Dates, Deadlines, and Logistics
If you are interested in participating in the symposium, please send us a 250-word abstract of your paper by November 15, 2021. The abstract should describe the central claim you intend to make in the paper and identify the main arguments you intend to offer in support of that claim. Please submit the abstract to Katy Glenn Bass at [email protected]. We intend to review all of the abstracts by the end of November, with the goal of commissioning 6-12 papers of 8,000-12,000 words.
First drafts will be due March 1, 2022. We will review these drafts and return high-level feedback by the end of March. These drafts will also be circulated to all participants in advance of the symposium, which will take place on April 7-8, 2022 at Columbia University (in-person, if public health circumstances allow). Revised drafts will be due after the symposium. We will either partner with a major law review in publishing the papers (as the Knight Institute did with this series) or publish the papers in an edited book volume (as the Institute did with this series). Authors will also be asked to write a short (1,000-2,000 word) blog post summarizing their article for the Knight Institute website. Each author will receive an honorarium of $6,000 (or $4,000 for each author in a jointly authored piece).

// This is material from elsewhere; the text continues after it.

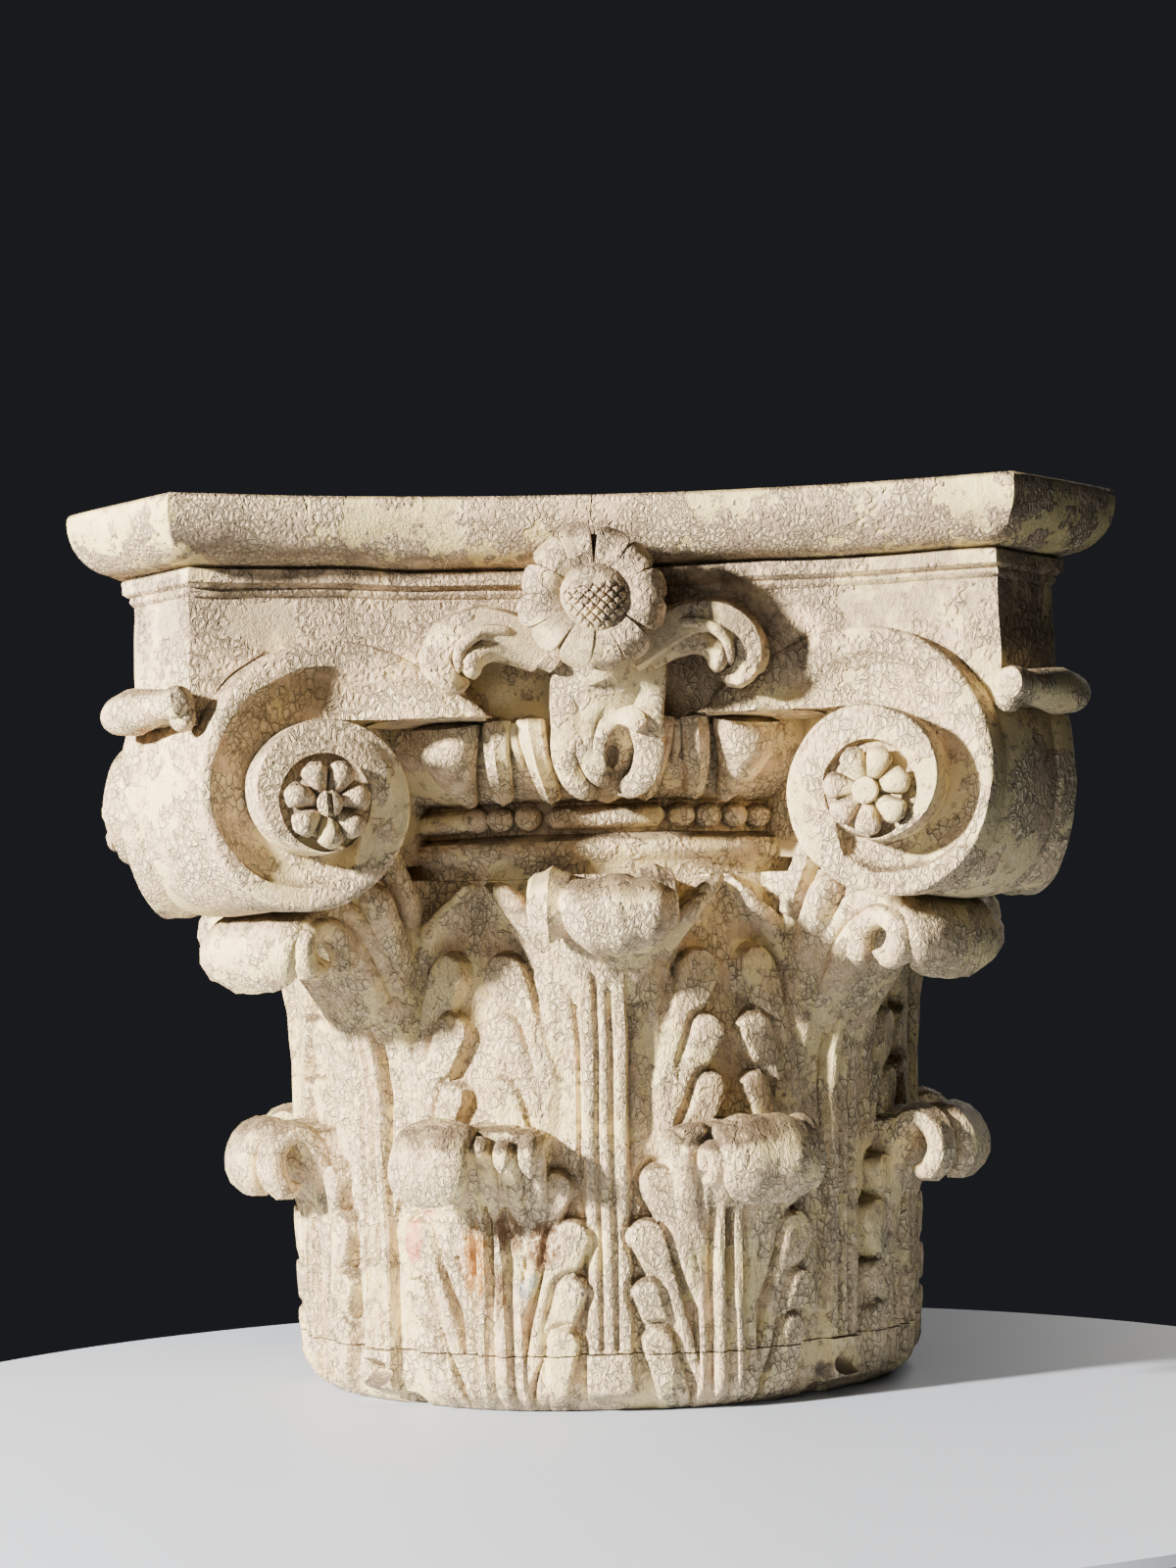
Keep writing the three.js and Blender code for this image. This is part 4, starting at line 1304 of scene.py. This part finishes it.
BEIGE = colour(222, 196, 159)
CREAM = colour(238, 219, 178)
YELLOW = colour(240, 222, 154)
PALE = colour(242, 224, 193)
GREY_UNDER = colour(168, 149, 126)
# Grey-brown for dirt and for painted shade in hollows and niches.
DIRT_AND_SHADE = colour(124, 111, 97)
CRACK = colour(112, 94, 76)
DUST = colour(104, 87, 68)
WOOD = colour(186, 132, 66)
DARK_WOOD = colour(112, 76, 44)
RED_PAINT = colour(220, 140, 118)
BLUE_PAINT = colour(150, 160, 160)
RUST = colour(170, 104, 40)

# Centre and radii in millimetres, colour and strength of each local trace in the photograph.
TRACES = (
    ((-103, -157, 100), (6, 16, 22), RED_PAINT, 0.8),
    ((-93, -160, 117), (4, 9, 12), RED_PAINT, 0.7),
    ((-70, -178, 84), (9, 20, 30), WOOD, 0.9),
    ((-50, -188, 100), (10, 22, 16), DARK_WOOD, 0.85),
    ((-56, -184, 70), (6, 20, 18), DARK_WOOD, 0.75),
    ((-31, -190, 94), (11, 22, 17), DARK_WOOD, 0.85),
    ((-39, -188, 73), (10, 20, 10), BLUE_PAINT, 0.8),
    ((-60, -200, 154), (46, 34, 9), DUST, 0.8),
    ((62, -200, 154), (42, 34, 10), DUST, 0.9),
    ((12, -205, 284), (44, 30, 11), DUST, 0.7),
    ((-138, -250, 281), (26, 16, 5), RUST, 0.85),
    ((44, -206, 356), (4, 10, 14), RUST, 0.6),
    ((-143, -243, 483), (7, 10, 3), DARK_WOOD, 0.8),
    ((-232, -226, 374), (5, 8, 4), RUST, 0.7),
    # These two marks are dirt and painted shade in the foot's niches.
    ((128, -124, 18), (17, 17, 8), DIRT_AND_SHADE, 0.8),
    ((-128, -124, 18), (15, 15, 8), DIRT_AND_SHADE, 0.7),
)


def old_paint(name, cracks=3.6, yellow=0.5, grain=0.0, dirt_and_shade=1.0, worn_and_shaded_top=0.78):
    """Many coats of old cream paint: alligatored, flaked in patches, with dirt and painted shade in the
    hollows.
    """
    f = Finish(name)
    f.ragged = f.warped(8, 9)
    lumps = ((43, 4), (19, 4), (7.3, 4), (2.1, 3))
    broad, middle, small, tiny = (f.noise(size, detail, 0.66) for size, detail in lumps)
    up = f.axis("Z")
    # Alligatoring: cells of two sizes with curled edges, absent where the paint lies smooth.
    upright = f.stretched((1, 1, 0.62), f.warped(5, 3.4))
    edge = f.cells(cracks, "DISTANCE_TO_EDGE", upright, "Distance")
    fine_edge = f.cells(cracks * 0.42, "DISTANCE_TO_EDGE", upright, "Distance")
    level = f.cells(cracks, "F1", upright, "Color")
    smooth = f.ramp(broad, 0.53, 0.56)
    rough_area = f.flip(f.times(smooth, 0.8))
    crack = f.times(f.ramp(edge, 0.09, 0.02), rough_area, f.ramp(middle, 0.4, 0.56))
    fine = f.times(f.ramp(fine_edge, 0.08, 0.02), rough_area, f.ramp(small, 0.45, 0.6))
    curled = f.times(f.ramp(edge, 0.32, 0.08), rough_area)
    # Small chips that show the grey coat under the cream one.
    chips = f.times(f.ramp(small, 0.6, 0.63), f.ramp(broad, 0.42, 0.55))
    base = f.mix(f.ramp(middle, 0.42, 0.58), BEIGE, CREAM)
    # The board's moulded edge shows more of the grey coat.
    edge_band = f.times(f.ramp(middle, 0.56, 0.5), f.ramp(up, 0.477, 0.47), f.ramp(up, 0.45, 0.458))
    base = f.mix(f.times(edge_band, yellow, 0.8), base, GREY_UNDER)
    base = f.mix(f.times(smooth, yellow), base, YELLOW)
    base = f.mix(f.times(f.ramp(small, 0.44, 0.3), 0.6), base, PALE)
    height = f.plus(
        f.times(curled, 0.55), f.times(crack, -0.8), f.times(fine, -0.4), f.times(chips, -0.45),
        f.times(smooth, -0.3), f.times(level, rough_area, 0.3), f.times(tiny, 0.5), f.times(small, 0.5),
    )
    if grain:
        # Upright grain of the wood and of the brush on the bell, which also gets less of the dirt and painted
        # shade.
        bell = f.times(f.ramp(up, 0.275, 0.235), grain)
        along_grain = f.stretched((1, 1, 0.055), f.ragged)
        streak = f.noise(3.4, 3, 0.6, along_grain)
        thin_streak = f.noise(1.3, 2, 0.6, along_grain)
        base = f.mix(f.times(f.ramp(streak, 0.52, 0.64), bell, 0.5), base, YELLOW)
        base = f.mix(f.times(f.ramp(streak, 0.44, 0.34), bell, 0.45), base, GREY_UNDER)
        base = f.mix(f.times(f.ramp(thin_streak, 0.42, 0.33), bell, 0.28), base, CRACK)
        dirt_and_shade = f.times(dirt_and_shade, f.flip(f.times(bell, 0.7)))
        height = f.plus(height, f.times(streak, bell, 1.8), f.times(thin_streak, bell, 0.9))
    base = f.mix(f.times(chips, 0.7), base, GREY_UNDER)
    # The fascia and the volutes' tops have lost more of the cream coat, and the grey there is also painted
    # shade.
    worn_and_shaded = f.times(f.ramp(up, 0.375, 0.42), f.ramp(middle, 0.36, 0.52), worn_and_shaded_top)
    base = f.mix(worn_and_shaded, base, GREY_UNDER)
    base = f.mix(f.times(crack, 0.72), base, CRACK)
    base = f.mix(f.times(fine, 0.4), base, CRACK)
    base = f.mix(f.times(f.ramp(middle, 0.5, 0.66), f.ramp(broad, 0.52, 0.44), 0.5), base, GREY_UNDER)
    # Dirt and painted shade: hollows found by ambient occlusion are darkened towards grey-brown.
    hollow = f.flip(f.occlusion(13))
    hollow_dirt_and_shade = f.times(f.ramp(hollow, 0.4, 1.0), f.plus(0.4, small), dirt_and_shade)
    base = f.mix(f.math("MINIMUM", hollow_dirt_and_shade, 0.55), base, DIRT_AND_SHADE)
    dust = f.times(f.facing_up(0.3, 0.75), f.plus(0.45, f.times(f.ramp(middle, 0.3, 0.6), 0.4)))
    base = f.mix(dust, base, DUST)
    for centre, radii, tint, strength in TRACES:
        share = f.times(f.near(centre, radii), strength, f.ramp(small, 0.28, 0.5))
        base = f.mix(share, base, tint)
    roughness = f.plus(0.62, f.times(small, 0.25))
    return f.finish(base, roughness, height, 1.25)


def plain(name, shade):
    """A plain finish for the floor: pale, even, very faintly marked."""
    f = Finish(name)
    marks = f.ramp(f.noise(220, 5, 0.6), 0.5, 0.75)
    base = f.mix(f.times(marks, 0.12), colour(*shade), colour(*(v - 14 for v in shade)))
    return f.finish(base, 0.5, f.noise(12, 3), 0.02)


# ---- Floor, light and camera ----

def make_floor():
    """A round table top, a hair under the capital's foot."""
    floor = revolve("floor", [(430, -30), (455, -28), (458, -4), (454, 0), (300, 0)], 128)
    floor.data.transform(Matrix.Translation((0, -0.16, -0.0004)))
    shade_smooth(floor)
    floor.data.materials.append(plain("floor_white", (184, 194, 212)))


def area_light(name, place, target, size, power, colour):
    """A round soft light aimed at a target. Sizes are in metres and the power in watts."""
    light = bpy.data.lights.new(name, "AREA")
    light.shape = "DISK"
    light.size = size
    light.energy = power
    light.color = colour
    lamp = bpy.data.objects.new(name, light)
    bpy.context.scene.collection.objects.link(lamp)
    lamp.location = place
    lamp.rotation_euler = (Vector(target) - Vector(place)).to_track_quat("-Z", "Y").to_euler()


def make_lights():
    target = (0, 0, 0.25)
    area_light("key", (-1.76, -1.24, 0.96), target, 0.18, 312, (1, 0.92, 0.8))
    area_light("fill", (-0.9, -2.7, 0.6), target, 1.6, 7, (0.93, 0.96, 1))
    area_light("back", (1.3, 2.2, 1.1), target, 1.4, 30, (1, 0.95, 0.88))
    world = bpy.data.worlds.new("studio")
    world.use_nodes = True
    background = world.node_tree.nodes["Background"]
    background.inputs["Color"].default_value = (0.014, 0.015, 0.018, 1)
    background.inputs["Strength"].default_value = 1
    bpy.context.scene.world = world


CAMERA_PLACE = (0, -1.666, 0.237)
YAW, PITCH, ROLL = 0.2, 3.87, -1.42  # degrees


def make_camera():
    data = bpy.data.cameras.new("camera")
    data.sensor_fit = "VERTICAL"
    data.sensor_height = 36
    data.lens = 63
    camera = bpy.data.objects.new("camera", data)
    bpy.context.scene.collection.objects.link(camera)
    aim = Matrix.Rotation(YAW * DEG, 4, "Z") @ Matrix.Rotation((90 + PITCH) * DEG, 4, "X")
    roll = Matrix.Rotation(ROLL * DEG, 4, "Z")
    camera.matrix_world = Matrix.Translation(CAMERA_PLACE) @ aim @ roll
    bpy.context.scene.camera = camera


# ---- Assembly ----

def shade_smooth(piece, angle=38):
    mesh = piece.data
    mesh.polygons.foreach_set("use_smooth", np.ones(len(mesh.polygons), dtype=bool))
    mesh.set_sharp_from_angle(angle=angle * DEG)


def place(piece, node, slot, material):
    """Gives a finished piece its name, finish and body, in place of its CAD node. Its slot is not used."""
    shade_smooth(piece)
    piece.name = node + "_look"
    piece.data.materials.clear()
    piece.data.materials.append(material)
    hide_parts(node)
    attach(piece, "root")


def main():
    board = make_board()
    combine(board, [crack_blade(0, 490, 1.5, 464, 0.8)], "DIFFERENCE")
    block, foot = make_block_and_foot()
    for piece in (board, block, foot):
        carve_by_hand(piece)
    board_paint = old_paint("abacus_paint", cracks=3, yellow=0.9, dirt_and_shade=0.8, worn_and_shaded_top=0.25)
    place(board, "abacus_board", "abacus_paint", board_paint)
    place(block, "capital_block", "carved_paint", old_paint("carved_paint", grain=1.0))
    place(foot, "foot_ring", "foot_paint", old_paint("foot_paint", grain=0.7, dirt_and_shade=1.1))
    paints = {"rosette": old_paint("rosette_paint", cracks=2.6), "peg": old_paint("peg_paint", cracks=2.2)}
    for name, piece in make_rosettes().items():
        carve_by_hand(piece)
        slot = name.split("_")[0]
        place(piece, name, slot, paints[slot])
    make_floor()
    make_lights()
    make_camera()


main()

Papers will be edited by Genevieve Lakier, Professor of Law and the University of Chicago Law School and Senior Visiting Research Scholar at the Knight Institute, and Katy Glenn Bass, Research Director of the Knight Institute, with the assistance of other Institute staff. We may solicit and publish responses to the papers.
The symposium itself will be held at Columbia Law School. There will be a dinner for participants on the night of and/or the night before the symposium. The symposium itself will be open to the public, and the Knight Institute will cover participants’ travel and hotel expenses. If you are not interested in writing for the symposium but might be willing to be a commentator, please let us know that as well.
Genevieve Lakier is a professor at the University of Chicago Law School and was the Knight Institute's senior visiting research scholar, 2021-2022.
Katy Glenn Bass is the Knight Institute’s research director.